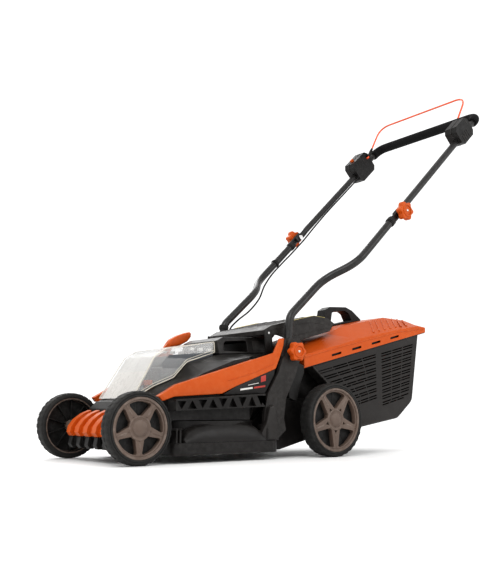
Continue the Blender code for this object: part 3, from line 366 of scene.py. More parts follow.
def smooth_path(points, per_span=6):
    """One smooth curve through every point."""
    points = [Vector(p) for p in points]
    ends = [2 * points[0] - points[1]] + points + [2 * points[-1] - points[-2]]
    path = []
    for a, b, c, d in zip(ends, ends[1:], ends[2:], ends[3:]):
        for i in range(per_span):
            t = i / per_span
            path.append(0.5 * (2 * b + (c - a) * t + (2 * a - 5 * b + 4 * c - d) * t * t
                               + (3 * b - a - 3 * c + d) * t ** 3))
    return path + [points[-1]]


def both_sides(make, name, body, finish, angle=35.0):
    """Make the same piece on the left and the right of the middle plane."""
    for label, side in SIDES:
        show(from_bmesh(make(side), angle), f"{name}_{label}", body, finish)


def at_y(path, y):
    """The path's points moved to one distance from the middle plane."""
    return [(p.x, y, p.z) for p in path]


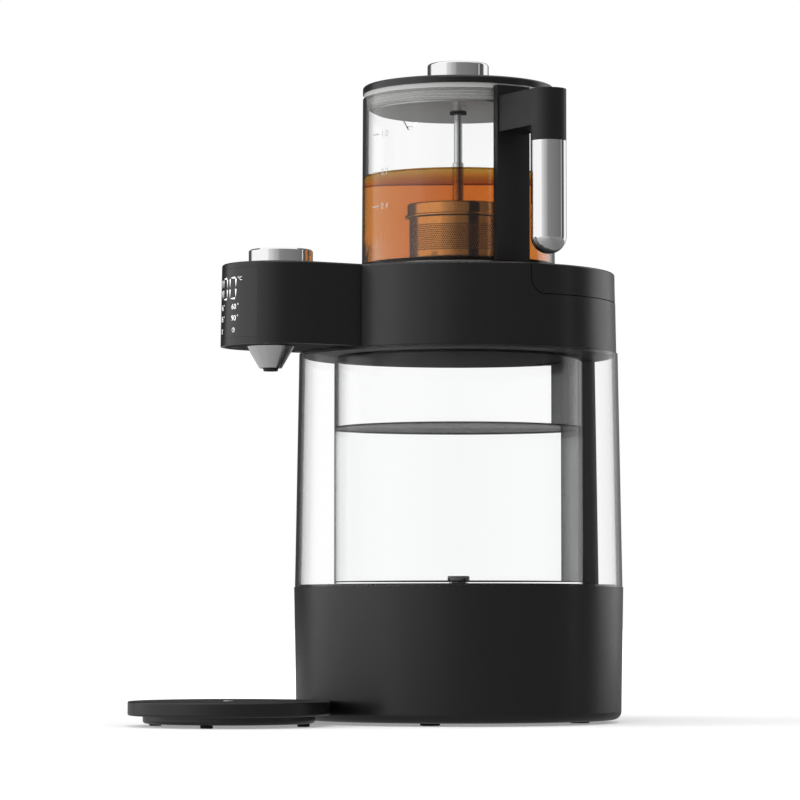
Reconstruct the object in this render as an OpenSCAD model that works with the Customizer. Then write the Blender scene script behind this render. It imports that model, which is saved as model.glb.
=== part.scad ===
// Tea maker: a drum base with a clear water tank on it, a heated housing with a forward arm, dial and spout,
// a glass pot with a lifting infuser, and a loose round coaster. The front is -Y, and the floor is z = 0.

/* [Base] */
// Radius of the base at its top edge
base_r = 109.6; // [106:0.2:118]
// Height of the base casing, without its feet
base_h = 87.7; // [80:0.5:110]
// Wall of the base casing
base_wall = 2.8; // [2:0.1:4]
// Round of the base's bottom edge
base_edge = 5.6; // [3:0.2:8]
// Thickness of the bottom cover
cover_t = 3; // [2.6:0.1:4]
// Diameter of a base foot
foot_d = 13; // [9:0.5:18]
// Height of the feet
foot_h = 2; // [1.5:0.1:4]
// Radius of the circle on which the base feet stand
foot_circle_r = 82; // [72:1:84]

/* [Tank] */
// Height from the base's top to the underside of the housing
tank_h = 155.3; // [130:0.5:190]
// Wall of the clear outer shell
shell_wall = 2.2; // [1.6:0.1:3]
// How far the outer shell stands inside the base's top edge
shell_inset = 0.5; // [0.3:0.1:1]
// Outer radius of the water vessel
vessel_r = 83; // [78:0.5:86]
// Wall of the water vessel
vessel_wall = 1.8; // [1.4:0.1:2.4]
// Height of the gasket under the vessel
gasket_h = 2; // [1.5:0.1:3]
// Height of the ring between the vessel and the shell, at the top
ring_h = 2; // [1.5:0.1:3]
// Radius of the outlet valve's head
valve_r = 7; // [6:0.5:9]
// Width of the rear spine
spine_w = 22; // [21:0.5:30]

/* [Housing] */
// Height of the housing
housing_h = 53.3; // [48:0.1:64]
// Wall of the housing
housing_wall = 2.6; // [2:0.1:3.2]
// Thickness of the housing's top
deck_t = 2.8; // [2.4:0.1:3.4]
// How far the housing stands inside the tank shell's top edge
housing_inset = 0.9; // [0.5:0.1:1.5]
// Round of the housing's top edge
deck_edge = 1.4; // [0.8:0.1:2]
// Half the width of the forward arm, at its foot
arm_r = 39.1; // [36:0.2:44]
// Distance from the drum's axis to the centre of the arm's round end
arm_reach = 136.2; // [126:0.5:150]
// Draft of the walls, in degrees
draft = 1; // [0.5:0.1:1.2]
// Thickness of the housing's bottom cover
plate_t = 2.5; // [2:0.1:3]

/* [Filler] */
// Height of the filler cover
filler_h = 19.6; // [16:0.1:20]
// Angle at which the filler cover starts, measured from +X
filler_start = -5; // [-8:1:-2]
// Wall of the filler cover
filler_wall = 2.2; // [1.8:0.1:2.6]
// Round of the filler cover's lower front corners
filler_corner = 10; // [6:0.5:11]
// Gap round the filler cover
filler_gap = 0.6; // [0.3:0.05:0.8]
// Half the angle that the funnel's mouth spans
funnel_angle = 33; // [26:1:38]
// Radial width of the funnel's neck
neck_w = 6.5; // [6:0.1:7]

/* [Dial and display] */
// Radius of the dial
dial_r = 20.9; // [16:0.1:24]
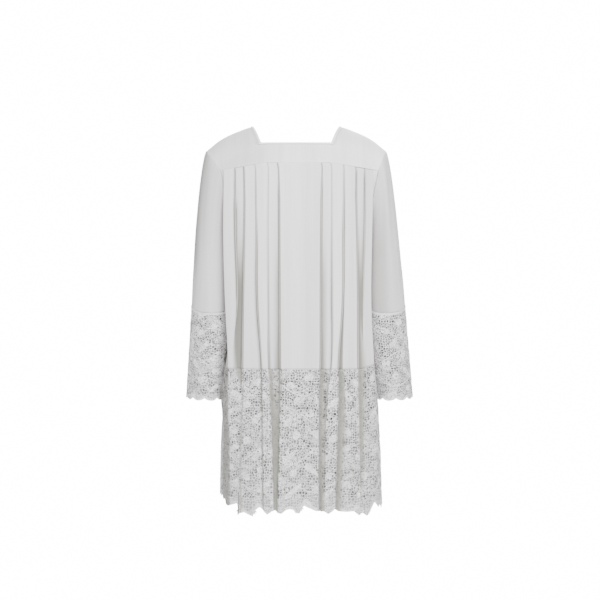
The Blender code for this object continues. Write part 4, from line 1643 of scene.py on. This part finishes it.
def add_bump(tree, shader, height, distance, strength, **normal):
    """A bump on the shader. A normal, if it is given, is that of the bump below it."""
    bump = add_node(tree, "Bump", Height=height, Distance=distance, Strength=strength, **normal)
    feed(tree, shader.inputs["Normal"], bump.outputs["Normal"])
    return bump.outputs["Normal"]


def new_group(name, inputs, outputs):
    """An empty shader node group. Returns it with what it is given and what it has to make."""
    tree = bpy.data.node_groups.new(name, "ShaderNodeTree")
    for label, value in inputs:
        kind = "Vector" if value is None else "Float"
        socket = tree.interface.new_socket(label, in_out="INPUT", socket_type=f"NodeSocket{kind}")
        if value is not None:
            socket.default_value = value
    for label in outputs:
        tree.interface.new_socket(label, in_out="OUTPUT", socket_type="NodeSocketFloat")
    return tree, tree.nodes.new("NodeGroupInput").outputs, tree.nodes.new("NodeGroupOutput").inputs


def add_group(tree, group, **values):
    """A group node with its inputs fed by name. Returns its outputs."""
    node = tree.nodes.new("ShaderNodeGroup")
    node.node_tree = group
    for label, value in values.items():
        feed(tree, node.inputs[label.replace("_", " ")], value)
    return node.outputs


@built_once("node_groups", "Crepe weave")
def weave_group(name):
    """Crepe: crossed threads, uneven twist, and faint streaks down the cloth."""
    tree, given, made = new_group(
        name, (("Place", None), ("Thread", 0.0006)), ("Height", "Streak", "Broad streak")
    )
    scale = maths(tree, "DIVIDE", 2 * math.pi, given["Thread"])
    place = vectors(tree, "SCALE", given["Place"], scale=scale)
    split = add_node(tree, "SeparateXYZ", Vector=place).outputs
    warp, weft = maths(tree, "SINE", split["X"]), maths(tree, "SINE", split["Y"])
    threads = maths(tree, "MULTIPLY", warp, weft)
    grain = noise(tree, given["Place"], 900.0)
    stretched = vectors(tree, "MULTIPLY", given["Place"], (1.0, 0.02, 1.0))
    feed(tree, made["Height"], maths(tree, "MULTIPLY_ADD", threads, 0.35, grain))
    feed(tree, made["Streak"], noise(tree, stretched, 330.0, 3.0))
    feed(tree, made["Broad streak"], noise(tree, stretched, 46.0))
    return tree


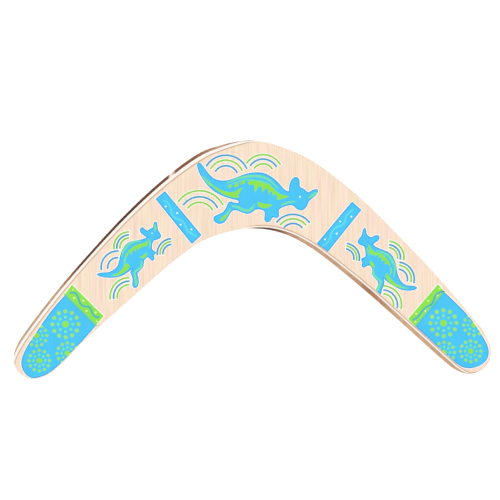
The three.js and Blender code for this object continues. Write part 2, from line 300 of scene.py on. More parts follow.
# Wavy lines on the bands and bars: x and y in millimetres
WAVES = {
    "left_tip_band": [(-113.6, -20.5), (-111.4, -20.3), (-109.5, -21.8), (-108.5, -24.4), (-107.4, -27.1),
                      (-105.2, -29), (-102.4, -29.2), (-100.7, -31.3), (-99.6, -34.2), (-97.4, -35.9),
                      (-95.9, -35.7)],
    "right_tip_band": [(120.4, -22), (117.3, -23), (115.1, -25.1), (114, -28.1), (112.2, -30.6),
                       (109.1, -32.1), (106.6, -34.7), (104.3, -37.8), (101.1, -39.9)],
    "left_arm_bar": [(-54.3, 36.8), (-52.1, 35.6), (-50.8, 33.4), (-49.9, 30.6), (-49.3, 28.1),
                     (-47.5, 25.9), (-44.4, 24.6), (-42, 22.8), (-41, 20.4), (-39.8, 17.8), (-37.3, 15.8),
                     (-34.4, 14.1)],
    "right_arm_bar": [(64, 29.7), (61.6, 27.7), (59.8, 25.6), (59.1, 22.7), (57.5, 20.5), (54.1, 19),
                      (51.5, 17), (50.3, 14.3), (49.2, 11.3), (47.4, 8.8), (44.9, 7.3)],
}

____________

PROMPT - Restate the records, all of them, precisely as written.

OUTPUT BELOW -
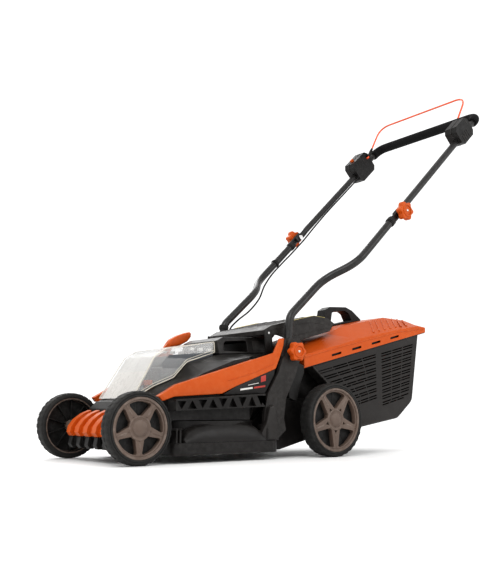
Continue the Blender code for this object: part 3, from line 366 of scene.py. More parts follow.
def smooth_path(points, per_span=6):
    """One smooth curve through every point."""
    points = [Vector(p) for p in points]
    ends = [2 * points[0] - points[1]] + points + [2 * points[-1] - points[-2]]
    path = []
    for a, b, c, d in zip(ends, ends[1:], ends[2:], ends[3:]):
        for i in range(per_span):
            t = i / per_span
            path.append(0.5 * (2 * b + (c - a) * t + (2 * a - 5 * b + 4 * c - d) * t * t
                               + (3 * b - a - 3 * c + d) * t ** 3))
    return path + [points[-1]]


def both_sides(make, name, body, finish, angle=35.0):
    """Make the same piece on the left and the right of the middle plane."""
    for label, side in SIDES:
        show(from_bmesh(make(side), angle), f"{name}_{label}", body, finish)


def at_y(path, y):
    """The path's points moved to one distance from the middle plane."""
    return [(p.x, y, p.z) for p in path]


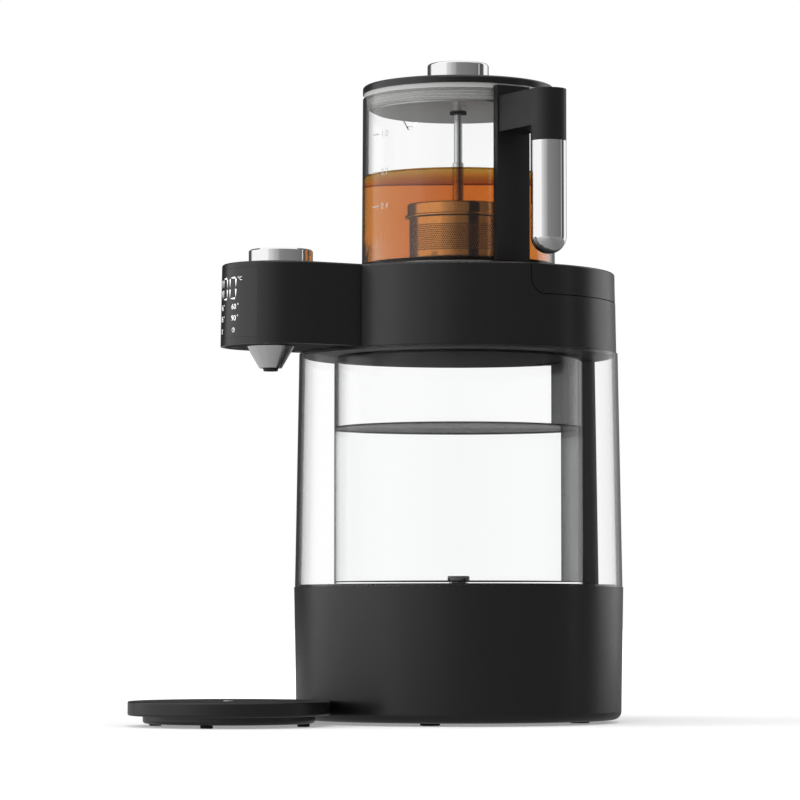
Reconstruct the object in this render as an OpenSCAD model that works with the Customizer. Then write the Blender scene script behind this render. It imports that model, which is saved as model.glb.
=== part.scad ===
// Tea maker: a drum base with a clear water tank on it, a heated housing with a forward arm, dial and spout,
// a glass pot with a lifting infuser, and a loose round coaster. The front is -Y, and the floor is z = 0.

/* [Base] */
// Radius of the base at its top edge
base_r = 109.6; // [106:0.2:118]
// Height of the base casing, without its feet
base_h = 87.7; // [80:0.5:110]
// Wall of the base casing
base_wall = 2.8; // [2:0.1:4]
// Round of the base's bottom edge
base_edge = 5.6; // [3:0.2:8]
// Thickness of the bottom cover
cover_t = 3; // [2.6:0.1:4]
// Diameter of a base foot
foot_d = 13; // [9:0.5:18]
// Height of the feet
foot_h = 2; // [1.5:0.1:4]
// Radius of the circle on which the base feet stand
foot_circle_r = 82; // [72:1:84]

/* [Tank] */
// Height from the base's top to the underside of the housing
tank_h = 155.3; // [130:0.5:190]
// Wall of the clear outer shell
shell_wall = 2.2; // [1.6:0.1:3]
// How far the outer shell stands inside the base's top edge
shell_inset = 0.5; // [0.3:0.1:1]
// Outer radius of the water vessel
vessel_r = 83; // [78:0.5:86]
// Wall of the water vessel
vessel_wall = 1.8; // [1.4:0.1:2.4]
// Height of the gasket under the vessel
gasket_h = 2; // [1.5:0.1:3]
// Height of the ring between the vessel and the shell, at the top
ring_h = 2; // [1.5:0.1:3]
// Radius of the outlet valve's head
valve_r = 7; // [6:0.5:9]
// Width of the rear spine
spine_w = 22; // [21:0.5:30]

/* [Housing] */
// Height of the housing
housing_h = 53.3; // [48:0.1:64]
// Wall of the housing
housing_wall = 2.6; // [2:0.1:3.2]
// Thickness of the housing's top
deck_t = 2.8; // [2.4:0.1:3.4]
// How far the housing stands inside the tank shell's top edge
housing_inset = 0.9; // [0.5:0.1:1.5]
// Round of the housing's top edge
deck_edge = 1.4; // [0.8:0.1:2]
// Half the width of the forward arm, at its foot
arm_r = 39.1; // [36:0.2:44]
// Distance from the drum's axis to the centre of the arm's round end
arm_reach = 136.2; // [126:0.5:150]
// Draft of the walls, in degrees
draft = 1; // [0.5:0.1:1.2]
// Thickness of the housing's bottom cover
plate_t = 2.5; // [2:0.1:3]

/* [Filler] */
// Height of the filler cover
filler_h = 19.6; // [16:0.1:20]
// Angle at which the filler cover starts, measured from +X
filler_start = -5; // [-8:1:-2]
// Wall of the filler cover
filler_wall = 2.2; // [1.8:0.1:2.6]
// Round of the filler cover's lower front corners
filler_corner = 10; // [6:0.5:11]
// Gap round the filler cover
filler_gap = 0.6; // [0.3:0.05:0.8]
// Half the angle that the funnel's mouth spans
funnel_angle = 33; // [26:1:38]
// Radial width of the funnel's neck
neck_w = 6.5; // [6:0.1:7]

/* [Dial and display] */
// Radius of the dial
dial_r = 20.9; // [16:0.1:24]
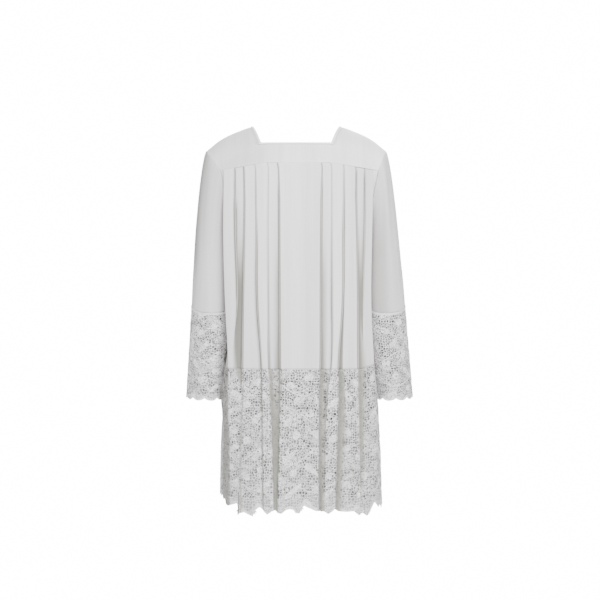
The Blender code for this object continues. Write part 4, from line 1643 of scene.py on. This part finishes it.
def add_bump(tree, shader, height, distance, strength, **normal):
    """A bump on the shader. A normal, if it is given, is that of the bump below it."""
    bump = add_node(tree, "Bump", Height=height, Distance=distance, Strength=strength, **normal)
    feed(tree, shader.inputs["Normal"], bump.outputs["Normal"])
    return bump.outputs["Normal"]


def new_group(name, inputs, outputs):
    """An empty shader node group. Returns it with what it is given and what it has to make."""
    tree = bpy.data.node_groups.new(name, "ShaderNodeTree")
    for label, value in inputs:
        kind = "Vector" if value is None else "Float"
        socket = tree.interface.new_socket(label, in_out="INPUT", socket_type=f"NodeSocket{kind}")
        if value is not None:
            socket.default_value = value
    for label in outputs:
        tree.interface.new_socket(label, in_out="OUTPUT", socket_type="NodeSocketFloat")
    return tree, tree.nodes.new("NodeGroupInput").outputs, tree.nodes.new("NodeGroupOutput").inputs


def add_group(tree, group, **values):
    """A group node with its inputs fed by name. Returns its outputs."""
    node = tree.nodes.new("ShaderNodeGroup")
    node.node_tree = group
    for label, value in values.items():
        feed(tree, node.inputs[label.replace("_", " ")], value)
    return node.outputs


@built_once("node_groups", "Crepe weave")
def weave_group(name):
    """Crepe: crossed threads, uneven twist, and faint streaks down the cloth."""
    tree, given, made = new_group(
        name, (("Place", None), ("Thread", 0.0006)), ("Height", "Streak", "Broad streak")
    )
    scale = maths(tree, "DIVIDE", 2 * math.pi, given["Thread"])
    place = vectors(tree, "SCALE", given["Place"], scale=scale)
    split = add_node(tree, "SeparateXYZ", Vector=place).outputs
    warp, weft = maths(tree, "SINE", split["X"]), maths(tree, "SINE", split["Y"])
    threads = maths(tree, "MULTIPLY", warp, weft)
    grain = noise(tree, given["Place"], 900.0)
    stretched = vectors(tree, "MULTIPLY", given["Place"], (1.0, 0.02, 1.0))
    feed(tree, made["Height"], maths(tree, "MULTIPLY_ADD", threads, 0.35, grain))
    feed(tree, made["Streak"], noise(tree, stretched, 330.0, 3.0))
    feed(tree, made["Broad streak"], noise(tree, stretched, 46.0))
    return tree


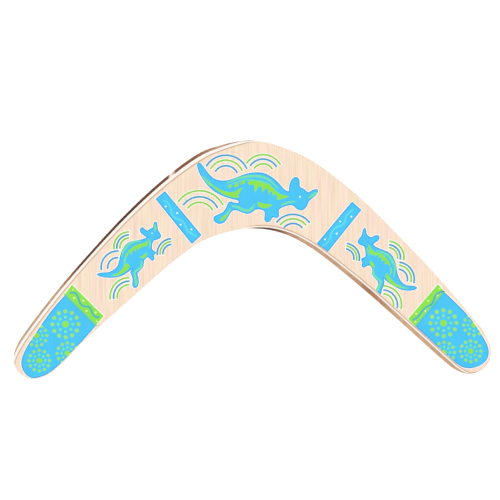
The three.js and Blender code for this object continues. Write part 2, from line 300 of scene.py on. More parts follow.
# Wavy lines on the bands and bars: x and y in millimetres
WAVES = {
    "left_tip_band": [(-113.6, -20.5), (-111.4, -20.3), (-109.5, -21.8), (-108.5, -24.4), (-107.4, -27.1),
                      (-105.2, -29), (-102.4, -29.2), (-100.7, -31.3), (-99.6, -34.2), (-97.4, -35.9),
                      (-95.9, -35.7)],
    "right_tip_band": [(120.4, -22), (117.3, -23), (115.1, -25.1), (114, -28.1), (112.2, -30.6),
                       (109.1, -32.1), (106.6, -34.7), (104.3, -37.8), (101.1, -39.9)],
    "left_arm_bar": [(-54.3, 36.8), (-52.1, 35.6), (-50.8, 33.4), (-49.9, 30.6), (-49.3, 28.1),
                     (-47.5, 25.9), (-44.4, 24.6), (-42, 22.8), (-41, 20.4), (-39.8, 17.8), (-37.3, 15.8),
                     (-34.4, 14.1)],
    "right_arm_bar": [(64, 29.7), (61.6, 27.7), (59.8, 25.6), (59.1, 22.7), (57.5, 20.5), (54.1, 19),
                      (51.5, 17), (50.3, 14.3), (49.2, 11.3), (47.4, 8.8), (44.9, 7.3)],
}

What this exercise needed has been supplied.